Q: Can dividends be paid in months when there's no salary? A: Yes, there's no rule against it. Some directors take salary monthly and dividends quarterly, or vice versa. As long as distributable profit exists, you can declare and pay a dividend whenever you like.
Q: What if I'm a director but also employ staff? A: You must run payroll for yourself and all employees the same way. The only difference is you can choose the annual NI method for yourself; employees must use per-period. Pension auto-enrolment applies to everyone above the earnings threshold, including you.
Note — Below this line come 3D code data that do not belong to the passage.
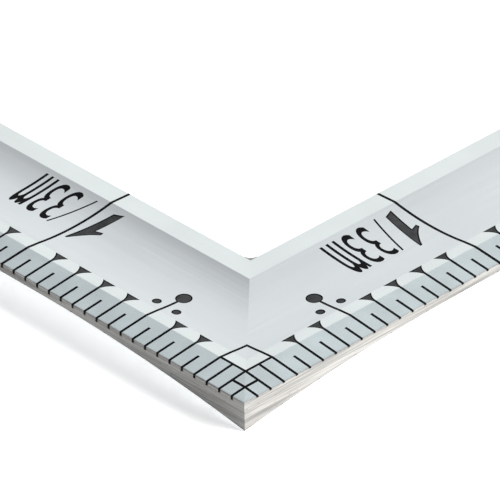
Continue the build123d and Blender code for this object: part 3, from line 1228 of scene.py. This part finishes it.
class SQUARE_OT_stage(bpy.types.Operator):
    """Lays the pale floor and sets the camera and the soft lights"""

    bl_idname = "square.stage"
    bl_label = "Stage"

    def execute(self, context):
        scene = context.scene
        settings = scene.stage_settings
        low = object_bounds()[0].z
        bpy.ops.object.select_all(action="DESELECT")
        bpy.ops.mesh.primitive_plane_add(size=FLOOR_SIZE, location=(0, 0, low - FLOOR_GAP))
        floor = settle(context.object)
        floor.name = "floor"
        f = Finish("floor")
        paint(floor, f.finish(
            Base_Color=(*settings.floor, 1),
            Roughness=0.9,
            Emission_Color=(1, 1, 1, 1),
            Emission_Strength=settings.floor_glow,
        ))
        floor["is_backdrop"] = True
        self.camera(scene, settings)
        for lamp in LAMPS:
            self.light(scene, *lamp)
        self.surroundings(scene, settings)
        scene.view_settings.view_transform = "Standard"
        return {"FINISHED"}

    def camera(self, scene, settings):
        """Aims the camera and tilts it about its line of sight."""
        a, e, r = settings.azimuth, settings.elevation, settings.roll
        back = Vector((sin(a) * cos(e), -cos(a) * cos(e), sin(e)))
        right = (-back).cross(Vector((0, 0, 1))).normalized()
        up = right.cross(-back)
        turned_right = right * cos(r) + up * sin(r)
        turned_up = up * cos(r) - right * sin(r)
        place = Vector(settings.aim) + back * settings.distance
        matrix = Matrix((turned_right, turned_up, back)).transposed().to_4x4()
        matrix.translation = place
        data = bpy.data.cameras.new("camera")
        data.sensor_width = 36
        data.lens = settings.lens
        data.clip_start, data.clip_end = 0.01, 50
        camera = bpy.data.objects.new("camera", data)
        scene.collection.objects.link(camera)
        camera.matrix_world = matrix
        scene.camera = camera

    def surroundings(self, scene, settings):
        """A dim room with one broad, bright glow beyond the inside of the corner."""
        world = bpy.data.worlds.new("studio")
        world.use_nodes = True
        room = Shader(world.node_tree)
        direction = room.node("ShaderNodeTexCoord", {}, {}).outputs["Generated"]
        glow = Vector(GLOW_TOWARDS).normalized()
        facing = room.node("ShaderNodeVectorMath", {"operation": "DOT_PRODUCT"}, {0: direction, 1: glow})
        bright = Value(room, facing.outputs["Value"]).above(GLOW_START, GLOW_FULL)
        shade = room.mix(bright, tuple(settings.room_dim), tuple(settings.room_bright))
        room.fill(world.node_tree.nodes["Background"], {"Color": shade, "Strength": 1.0})
        scene.world = world

    def light(self, scene, name, place, width, power, tint):
        """A square softbox that faces the corner and isn't mirrored in the steel."""
        data = bpy.data.lights.new(name, "AREA")
        data.shape = "SQUARE"
        data.size = width
        data.energy = power
        data.color = tint
        lamp = bpy.data.objects.new(name, data)
        scene.collection.objects.link(lamp)
        lamp.location = place
        lamp.visible_glossy = False
        lamp.rotation_euler = (-Vector(place)).to_track_quat("-Z", "Y").to_euler()


class SQUARE_PT_panel(bpy.types.Panel):
    """Lists the square's pieces and its stage"""

    bl_label = "Carpenter's Square"
    bl_idname = "SQUARE_PT_panel"
    bl_space_type = "VIEW_3D"
    bl_region_type = "UI"
    bl_category = "Square"

    def draw(self, context):
        for step in STEPS:
            self.layout.operator(step.bl_idname)
        for name in GROUPS:
            group = getattr(context.scene, name)
            box = self.layout.box()
            for prop in group.__annotations__:
                box.prop(group, prop)


STEPS = (
    SQUARE_OT_blank, SQUARE_OT_lines, SQUARE_OT_funnels, SQUARE_OT_dots, SQUARE_OT_grid,
    SQUARE_OT_numbers, SQUARE_OT_back_marks, SQUARE_OT_etch, SQUARE_OT_part_arms, SQUARE_OT_stage,
)
GROUPS = {
    "square_sizes": SquareSizes,
    "mark_sizes": MarkSizes,
    "finish_colours": FinishColours,
    "stage_settings": StageSettings,
}


def register():
    for group in (*GROUPS.values(), *STEPS, SQUARE_PT_panel):
        bpy.utils.register_class(group)
    for name, group in GROUPS.items():
        setattr(bpy.types.Scene, name, bpy.props.PointerProperty(type=group))


def unregister():
    for name in GROUPS:
        delattr(bpy.types.Scene, name)
    for group in (SQUARE_PT_panel, *reversed(STEPS), *GROUPS.values()):
        bpy.utils.unregister_class(group)


def main():
    """Builds every piece in order."""
    register()
    bpy.ops.square.blank()
    bpy.ops.square.lines()
    bpy.ops.square.funnels()
    bpy.ops.square.dots()
    bpy.ops.square.grid()
    bpy.ops.square.numbers()
    bpy.ops.square.back_marks()
    bpy.ops.square.etch()
    bpy.ops.square.part_arms()
    bpy.ops.square.stage()


if __name__ == "__main__":
    main()
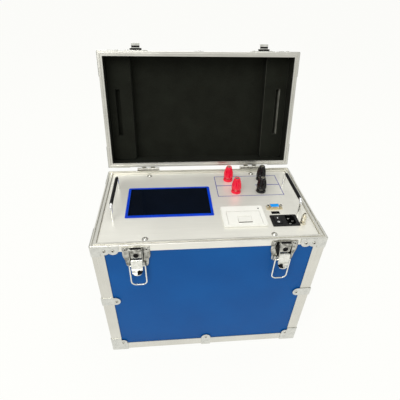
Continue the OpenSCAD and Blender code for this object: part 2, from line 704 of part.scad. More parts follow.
module display_board() color([0.1, 0.35, 0.2]) translate([screen_x, screen_y, z_panel - plate_t]) {
    hang_box(0, 0, screen_in_w + 2*glass_seat, screen_in_d + 2*glass_seat, lcd_h);
    translate([0, 0, -lcd_h]) hang_box(0, 0, screen_w + lcd_pcb_over, screen_d + lcd_pcb_over, lcd_pcb_t);
    translate([0, 0, -lcd_h - lcd_pcb_t]) {
        hang_box(-screen_w/4, 0, screen_w/4, screen_d/3, lcd_parts_h);
        hang_box(screen_w/5, screen_d/5, screen_w/8, screen_w/8, lcd_parts_h/2);
    }
}

// Printer: flange and paper bay, with a door hinged at the front
flange_h = 4;
flange_edge = 1;
flange_corner = 3;
bay_wall = 2;
bay_w = 62.8;
bay_d = 49;
bay_depth = 44;
bay_y = 0;
door_t = 3;
door_pin_r = 1;
door_pin_len = 3;
door_barrel_r = 1.5;
door_z = flange_h - door_barrel_r;
bay_front = bay_y - bay_d/2;
door_axis_y = bay_front + play + door_barrel_r;
paper_slot_y = 11.4;
paper_gap = 1.2;
door_w = bay_w - 2*play;
lamp_x = 31;
lamp_y = 19;
lamp_r = 1.3;
lamp_gap = 0.1;
lamp_up = 0.5;
module at_printer() translate([printer_x, printer_y, z_panel]) children();
module printer_housing() color([0.93, 0.93, 0.88]) at_printer() difference() {
    union() {
        round_plate(printer_w, printer_d, flange_corner, flange_h - flange_edge);
        round_plate(printer_w - 2*flange_edge, printer_d - 2*flange_edge, flange_corner, flange_h);
        translate([-bay_w/2 - bay_wall, bay_front - bay_wall, -bay_depth - bay_wall])
            cube([bay_w + 2*bay_wall, bay_d + 2*bay_wall, bay_depth + bay_wall + flange_edge]);
    }
    translate([-bay_w/2, bay_front, -bay_depth]) cube([bay_w, bay_d, bay_depth]);
    translate([-bay_w/2, bay_front, -past])
        cube([bay_w, paper_slot_y - bay_front + paper_gap, flange_h + 2*past]);
    translate([0, door_axis_y, door_z]) rod_x(bay_w + 2*door_pin_len, door_pin_r + run);
    translate([lamp_x, lamp_y, -head_gap - past])
        cylinder(r = lamp_r + lamp_gap, h = flange_h + head_gap + 2*past);
}
head_d = 11;
head_h = 14;
head_gap = 0.3;
head_plate_t = 2;
module printer_head() color([0.3, 0.3, 0.32]) at_printer() {
    translate([-door_w/2, bay_front + bay_d - head_d, -head_h - head_gap]) {
        cube([door_w, head_d, head_h]);
        for (y = [0, head_d - head_plate_t]) translate([0, y, -head_h]) cube([door_w, head_plate_t, head_h]);
        translate([0, -head_plate_t/2, head_h - 2*head_plate_t]) cube([door_w, head_d, head_plate_t]);
    }
    translate([lamp_x, lamp_y, -head_gap]) cylinder(r = lamp_r, h = flange_h + head_gap + lamp_up);
}
roll_r = 16;
roll_core_r = 6;
roll_w = 57;
roll_y = bay_front + roll_r + 1.5*head_gap;
module paper_roll() color([0.95, 0.95, 0.93]) at_printer() translate([0, roll_y, -bay_depth + roll_r])
    difference() {
        rod_x(roll_w, roll_r);
        rod_x(roll_w + past, roll_core_r);
    }
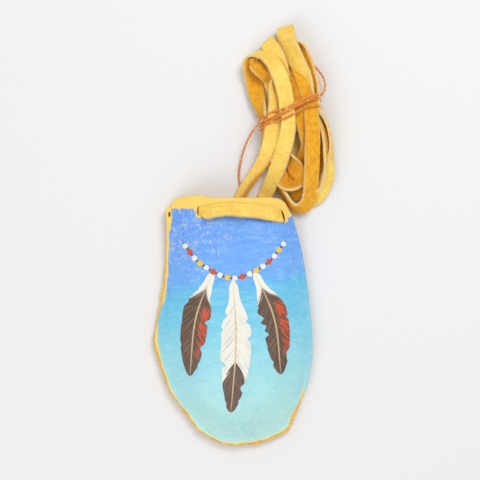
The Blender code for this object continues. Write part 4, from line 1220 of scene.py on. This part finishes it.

Getting it right from the start
Director payroll is straightforward once you've understood the salary-dividend split and the annual NI calculation method. Most of the pain comes from:
- Using the wrong NI method (costing hundreds in unnecessary tax)
- Forgetting dividend documentation (inviting HMRC scrutiny)
- Not reviewing the optimal salary annually (leaving tax on the table)
The good news: modern payroll software handles the NI calculation correctly, RTI is automatic, and platforms like Relentify integrate with your accounting so salary expenses flow straight into your company accounts. You don't need an accountant just to run payroll anymore.
What you do need: an accountant (or a tax-savvy bookkeeper) to advise on the optimal salary-dividend split each year and to prepare your company accounts and corporation tax return. That's where the real tax efficiency happens. The payroll side is just execution.
Set up the structure correctly once, and you'll save thousands in NI over the years while staying fully compliant with HMRC.